2022-02-23

A starting word for WORDLE

Do you play Wordle? Then, you should have a good starting word. I have picked my starting word from a set that has the minimum cumulative mean Levenshtein distance compared to the rest of the words in the dictionary. This metric represents the minimum number of letters required to change one word into another, e.g. the distance between trope and trove is equal to one, and then averaged over the entire dictionary.

Python Virtualenv

In this case, it can be useful to create a separate python virtual environment by typing inside the command prompt:

   py -m venv venv_wordle

and enable the virtual environment with:

   venv_wordle\scripts\activate

We also need a couple of python modules, the NLTK module can be installed with:

   pip install NLTK 

and the dedicated module that implements the Levenshtein distance with:

   pip install levenshtein

Python Script

The script below determines the cumulative mean distance of each word.
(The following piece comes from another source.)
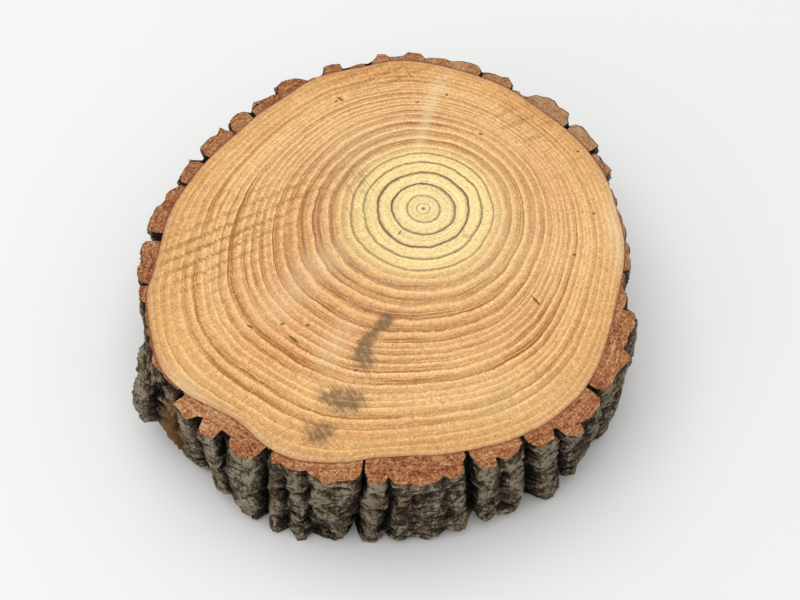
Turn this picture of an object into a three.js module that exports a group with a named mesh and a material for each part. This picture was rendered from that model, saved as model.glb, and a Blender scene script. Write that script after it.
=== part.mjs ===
// A thick round slice sawn from a conifer trunk, with its bark on, lying on one sawn face.
// Wood and bark grew as one piece, so the slice is a single solid: two flat sawn faces and a
// side of bark plates parted by fissures. Millimetres, +Z up, z = 0 on the lower sawn face.

import * as THREE from "three";

// Driving dimensions: height between the sawn faces, and the thin inner bark left on the wood
// where a plate has ended.
const thickness = 86.5;
const innerBark = 2;

// A plate's lower end is a rounded lip, with rows of points above it up to the upper face.
const rowsAboveLip = 7;
const lipHeight = 5;
const lipRound = 2.6;

// Across a plate: degrees between lines of points, and the width and depth of its rounded sides.
const plateStep = 2.8;
const shoulder = 0.3;
const shoulderDrop = 1;

// A fissure's walls are steep: they take up this share of its width, and its floor the rest.
const wallShare = 0.3;

// Trunk under the bark, as [bearing, radius]: bearings run anticlockwise from +X, seen from above.
const trunk = [
  [0, 162.5], [10, 165], [25, 169], [45, 169.5], [60, 174], [75, 176], [87, 177.5],
  [97, 172], [110, 169.5], [120, 161], [132, 156.5], [146, 155.5], [160, 158], [176, 160],
  [190, 169], [200, 171], [210, 176], [218, 172], [231, 161.5], [245, 167], [253, 165],
  [266, 155], [276, 154], [290, 158.5], [305, 165], [320, 166], [335, 160.5], [347, 158.5],
];

// Bark plates in order around the trunk. from and to are the bearings of a plate's two sides on
// the upper face, rim and base its outer radius there and at the ground, groove the radius of the
// fissure that follows it. foot is the height where the plate ends, lean the degrees it moves
// round on its way down, and belly how far it swells between the two faces.
const plates = [
  { from: 16, to: 21.3, rim: 168, base: 174, groove: 168 },
  { from: 25, to: 30.6, rim: 176, base: 181, groove: 172, foot: 6, lean: 1 },
  { from: 32, to: 41, rim: 179.5, base: 183, groove: 173.5, lean: 2 },
  { from: 43, to: 53, rim: 182.5, base: 180, groove: 175, foot: 9, lean: 1 },
  { from: 54.6, to: 59, rim: 174, base: 182, groove: 173, belly: 4 },
  { from: 60, to: 67.4, rim: 182, base: 186, groove: 176, foot: 12, lean: -1 },
  { from: 68.2, to: 74.8, rim: 184.5, base: 188, groove: 180.5, lean: -2 },
  { from: 75.6, to: 81.4, rim: 182, base: 186, groove: 180, foot: 4, lean: -2 },
  { from: 82, to: 87.9, rim: 185, base: 189, groove: 179, lean: -1 },
  { from: 88.8, to: 94.6, rim: 183, base: 184, groove: 174, foot: 14 },
  { from: 95.4, to: 101.8, rim: 175, base: 184, groove: 172, belly: 3 },
  { from: 102.6, to: 106.6, rim: 179, base: 181, groove: 171, foot: 8, lean: 1 },
  { from: 107.4, to: 111.4, rim: 170.5, base: 179, groove: 169, lean: 1 },
  { from: 112.2, to: 119.6, rim: 175, base: 176, groove: 166, foot: 5, lean: 2 },
  { from: 120.6, to: 127, rim: 169, base: 173, groove: 163, lean: 2 },
  { from: 130, to: 135.3, rim: 169, base: 171, groove: 159, foot: 11, lean: 1 },
  { from: 137.6, to: 145.6, rim: 167.5, base: 170, groove: 158, lean: 1 },
  { from: 149.6, to: 156.4, rim: 168, base: 171, groove: 161, foot: 7 },
  { from: 159.6, to: 164.2, rim: 167, base: 173, groove: 164, lean: -1 },
  { from: 164.8, to: 172.6, rim: 170.5, base: 176, groove: 163, foot: 3, lean: -1 },
  { from: 176.6, to: 180.4, rim: 174, base: 178, groove: 168, lean: -2 },
  { from: 181.4, to: 186.6, rim: 172, base: 177, groove: 167, foot: 10, lean: -1 },
  { from: 188, to: 193.6, rim: 173, base: 178, groove: 169 },
  { from: 194.6, to: 200.2, rim: 172.5, base: 177, groove: 171, foot: 4, belly: 1 },
  { from: 200.8, to: 205.6, rim: 175, base: 180, groove: 176, foot: 12, belly: 12 },
  { from: 206, to: 211.2, rim: 177.5, base: 177, groove: 177, foot: 27, belly: 22 },
  { from: 211.8, to: 217.8, rim: 177, base: 184, groove: 172, foot: 10, belly: 5 },
  { from: 219, to: 225, rim: 183.5, base: 183, groove: 173, foot: 8, lean: -1 },
  { from: 226.8, to: 231.8, rim: 184, base: 188, groove: 172, foot: 12, lean: 4 },
  { from: 233.4, to: 241.2, rim: 180.5, base: 186, groove: 167, belly: 2 },
  { from: 243.6, to: 247, rim: 174, base: 188, groove: 172, belly: 2 },
  { from: 247.8, to: 252.4, rim: 175, base: 189, groove: 170, lean: 1 },
  { from: 253.3, to: 261.4, rim: 177, base: 181, groove: 176, lean: -1, belly: 2 },
  { from: 261.8, to: 263.4, rim: 176, base: 174, groove: 161, foot: 24, lean: -1 },
  { from: 265.2, to: 269.6, rim: 174, base: 179, groove: 169, foot: 2, lean: -2, belly: 3 },
  { from: 271.3, to: 274.9, rim: 175, base: 180, groove: 172, foot: 5, lean: -1, belly: 1 },
  { from: 275.5, to: 281.2, rim: 176, base: 178.5, groove: 171, belly: 1 },
  { from: 282, to: 286, rim: 175, base: 177, groove: 161, foot: 7, lean: 2 },
  { from: 289.7, to: 294.6, rim: 174, base: 178, groove: 168, foot: 7, belly: 2 },
  { from: 295.2, to: 300, rim: 173.5, base: 179, groove: 167, foot: 6, belly: 2 },
  { from: 302.6, to: 307.6, rim: 178, base: 182, groove: 170, lean: 3 },
  { from: 309.8, to: 313.6, rim: 184, base: 183, groove: 176, foot: 14, lean: 2 },
  { from: 314.4, to: 320.2, rim: 182, base: 181, groove: 168, foot: 17, lean: 1 },
  { from: 323.6, to: 334, rim: 179.5, base: 177, groove: 171, foot: 5, belly: 2 },
  { from: 335.2, to: 344.4, rim: 175, base: 177, groove: 164, lean: -1, belly: 1 },
  { from: 345.4, to: 349.8, rim: 166, base: 176, groove: 160, foot: 6, belly: 2 },
  { from: 350.6, to: 354.4, rim: 162, base: 170, groove: 160 },
  { from: 356.4, to: 364.4, rim: 166.5, base: 168, groove: 164.5, foot: 8 },
  { from: 365.6, to: 374.6, rim: 165.5, base: 172, groove: 165, lean: 1 },
];

// Radius of the trunk under the bark at a bearing, rounded between the listed points.
function trunkRadius(bearing) {
  const turn = ((bearing % 360) + 360) % 360;
  let next = trunk.findIndex(([listed]) => listed > turn);
  if (next < 0) next = trunk.length;
  const [startBearing, startRadius] = trunk[next - 1];
  const [endBearing, endRadius] = next < trunk.length ? trunk[next] : [360, trunk[0][1]];
  const share = (turn - startBearing) / (endBearing - startBearing);
  return THREE.MathUtils.lerp(startRadius, endRadius, THREE.MathUtils.smoothstep(share, 0, 1));
}

// Uneven growth of the bark, from broad swells down to lumps the size of a thumb.
function unevenness(bearing, z) {
  const swell = 1.1 * Math.sin(0.29 * bearing + 0.055 * z);
  const lump = 0.9 * Math.sin(0.77 * bearing - 0.13 * z + 1.3);
  return swell + lump * Math.cos(0.09 * z + 0.4 * bearing);
}

// One line of points up the side, from the lower face to the upper one.
function column(bearing, { rim, base, foot = 0, lean = 0, belly = 0 }) {
  const points = [];
  const innerRadius = trunkRadius(bearing) + innerBark;
  const add = (z, drop, onPlate) => {
    const up = z / thickness;
    const edge = Math.min(1, (1 - up) * 6);
    const outer = THREE.MathUtils.lerp(base, rim, up) + belly * Math.sin(Math.PI * up);
    const radius = onPlate ? outer - drop + edge * unevenness(bearing, z) : innerRadius;
    const angle = THREE.MathUtils.degToRad(bearing + lean * (1 - up));
    points.push(new THREE.Vector3(radius * Math.cos(angle), radius * Math.sin(angle), z));
  };
  const cutBack = foot > 2;
  add(0, lipRound, !cutBack);
  add(Math.max(foot - 0.8, 0.8), lipRound * 0.6, !cutBack);
  add(Math.max(foot, 1.6) + 0.8, lipRound * 0.5, true);
  const lip = foot + lipHeight;
  for (let row = 0; row < rowsAboveLip; row += 1) {
    add(THREE.MathUtils.lerp(lip, thickness, row / (rowsAboveLip - 1)), 0, true);
  }
  return points;
}

// The lines of points of one plate and of the fissure between it and the next plate.
function plateColumns(plate, next) {
  const columns = [];
  const steps = Math.max(2, Math.round((plate.to - plate.from) / plateStep));
  const side = { ...plate, rim: plate.rim - shoulderDrop, base: plate.base - shoulderDrop };
  columns.push(column(plate.from, side));
  for (let step = 0; step <= steps; step += 1) {
    const share = step / steps;
    const bearing = THREE.MathUtils.lerp(plate.from + shoulder, plate.to - shoulder, share);
    columns.push(column(bearing, plate));
  }
  columns.push(column(plate.to, side));
  const gap = next.from - plate.to;
  const lean = ((plate.lean ?? 0) + (next.lean ?? 0)) / 2;
  const fissure = { rim: plate.groove, base: plate.groove, lean };
  columns.push(column(plate.to + gap * wallShare, fissure));
  columns.push(column(next.from - gap * wallShare, fissure));
  return columns;
}

function barkColumns() {
  return plates.flatMap((plate, index) => {
    const following = plates[(index + 1) % plates.length];
    const wraps = index + 1 === plates.length;
    const next = wraps ? { ...following, from: following.from + 360 } : following;
    return plateColumns(plate, next);
  });
}

// The closed solid: the side as a grid of quads, and a flat fan around the middle of each face.
// Every bearing from the middle meets the bark once, so no two triangles of a fan overlap.
function sliceGeometry() {
  const columns = barkColumns();
  const rows = columns[0].length;
  const points = columns.flat();
  const lowerMiddle = points.push(new THREE.Vector3(0, 0, 0)) - 1;
  const upperMiddle = points.push(new THREE.Vector3(0, 0, thickness)) - 1;
  const triangles = [];
  columns.forEach((_, index) => {
    const here = index * rows;
    const there = ((index + 1) % columns.length) * rows;
    for (let row = 0; row < rows - 1; row += 1) {
      triangles.push(here + row, there + row, there + row + 1);
      triangles.push(here + row, there + row + 1, here + row + 1);
    }
    triangles.push(lowerMiddle, there, here);
    triangles.push(upperMiddle, here + rows - 1, there + rows - 1);
  });
  const geometry = new THREE.BufferGeometry().setFromPoints(points);
  geometry.setIndex(triangles);
  geometry.computeVertexNormals();
  return geometry;
}

// The origin is the middle of the slice's outline, on the lower sawn face.
function centred(geometry) {
  geometry.computeBoundingBox();
  const middle = geometry.boundingBox.getCenter(new THREE.Vector3());
  return geometry.translate(-middle.x, -middle.y, 0);
}

const barkAndWood = new THREE.MeshStandardMaterial({ color: 0xd9a566, roughness: 0.8, metalness: 0 });
const slice = new THREE.Mesh(centred(sliceGeometry()), barkAndWood);
slice.name = "log_slice";

const woodLog = new THREE.Group();
woodLog.add(slice);

export default woodLog;
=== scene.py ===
import math

import bpy
import numpy as np
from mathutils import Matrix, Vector, noise
from mathutils.bvhtree import BVHTree


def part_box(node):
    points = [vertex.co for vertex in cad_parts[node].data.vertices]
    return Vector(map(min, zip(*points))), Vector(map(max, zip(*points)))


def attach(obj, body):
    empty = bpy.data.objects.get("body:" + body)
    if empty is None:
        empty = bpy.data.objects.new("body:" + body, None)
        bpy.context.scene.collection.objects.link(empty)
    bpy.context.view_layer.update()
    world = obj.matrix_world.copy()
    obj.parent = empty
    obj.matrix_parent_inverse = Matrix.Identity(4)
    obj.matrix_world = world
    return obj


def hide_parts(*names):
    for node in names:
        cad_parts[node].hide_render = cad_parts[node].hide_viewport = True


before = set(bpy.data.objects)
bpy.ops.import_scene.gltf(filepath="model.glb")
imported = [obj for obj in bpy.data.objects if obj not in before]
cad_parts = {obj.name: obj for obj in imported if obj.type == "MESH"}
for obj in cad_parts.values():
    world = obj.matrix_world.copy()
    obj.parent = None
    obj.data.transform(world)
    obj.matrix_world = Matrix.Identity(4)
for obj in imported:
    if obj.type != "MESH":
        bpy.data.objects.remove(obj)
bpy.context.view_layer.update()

# ---------------------------------------------------------------------------------------------
# The wood: heartwood and sapwood of a fast-grown conifer, in one piece from sawn face to sawn
# face. A chainsaw cut both faces across the grain, so each shows every year's ring around the
# pith. Sizes here are millimetres, turned to metres where a mesh is made.

MM = 0.001
slice_low, slice_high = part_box("log_slice")
THICKNESS = (slice_high.z - slice_low.z) / MM
MIDDLE = np.array([2.2, -4.8])
PITH = np.array([25.7, 35.2])

# Trunk under the bark: bearing in degrees anticlockwise from +X, and radius about MIDDLE.
TRUNK = [
    (0, 162.5), (5, 164), (15, 165), (25, 169), (35, 170), (50, 170), (60, 174), (68, 174.5),
    (76, 175.5), (84, 177.5), (91, 177), (96, 172), (103, 171), (110, 170), (115, 165),
    (120, 161), (128, 158.5), (136, 155), (146, 155.5), (157, 157), (166, 159.5), (178, 160),
    (185, 163), (190, 169), (196, 170), (204, 173), (209, 176), (214, 175), (219, 172),
    (225, 166), (231, 161.5), (236, 162), (241, 167), (249, 168), (255, 164), (261, 160.5),
    (266, 155), (275, 154), (282, 156.5), (290, 158.5), (298, 162.5), (308, 165.5), (320, 166),
    (328, 163.5), (336, 160), (345, 158.5), (353, 160),
]

# Where each year's growth ends, in millimetres from the pith before the trunk's outline stretches
# it, and how dark its latewood is.
YEARS = [
    (2.2, 0.6), (4.8, 1.0), (12.3, 0.8), (23.2, 1.0), (33.5, 1.0), (43.5, 0.75), (52.8, 0.75),
    (59, 0.6), (68.5, 0.95), (79.8, 0.95), (91, 1.0), (100.8, 0.85), (108.5, 0.85), (112.3, 0.6),
    (117.5, 0.75), (123.3, 0.7), (129.7, 0.8), (138.5, 0.95), (145.2, 0.7), (149.6, 0.5),
    (154, 0.6), (162, 0.85), (169, 0.75), (176, 0.5), (182, 0.6), (186.5, 0.5), (190, 0.3),
]
LAST_YEAR = YEARS[-1][0]

# Wood mesh: segments around the pith, millimetres between rows on the upper and the lower face,
# and rows down the edge. Outlines are worked out every quarter of a degree.
WOOD_SEGMENTS = 480
ROW_STEP = 2.3
UNDER_STEP = ROW_STEP * 1.6
EDGE_ROWS = 6
FINE_STEP = 0.25
PITH_LATEWOOD = 0.7

# Rings inside the trunk are rounder than its outline: each is averaged over these degrees.
EASED_OVER = (-10, -6, -3, 0, 3, 6, 10)


def bell_curve(width, reach):
    """Weights of a bell curve that many samples wide, cut off at a reach, which add up to 1."""
    weights = np.exp(-0.5 * (np.arange(-reach, reach + 1) / width) ** 2)
    return weights / weights.sum()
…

From the full list, it filters out words that are a mix of numbers and letters and also have double letters.

    # filename: wordle.py
    from nltk.corpus import wordnet
    import Levenshtein as distance
    wordle = [ n for n in wordnet.all_lemma_names() 
                if ( len(n)==5 and len(set(n)) == 5 and n.isalpha() ) ]
    mindistance = 5
    firstguess = ""
    for startword in wordle:
        sum = 0 
        for word in wordle:
            sum = sum + distance.distance(startword,word)
        sum = sum/(len(wordle)-1)
        # print(f"word {startword} distance = {sum}")
        if sum < mindistance:
            # replacing the starting word 
            firstguess = startword
            mindistance = sum
            print(f"new first guess {firstguess} distance = {sum}")


    

The output of the script is shown in the figure below:

Caret is the word with the smallest distance that is also included in the word list of the game.

Hopefully, this will help you to become a successful Wordle player.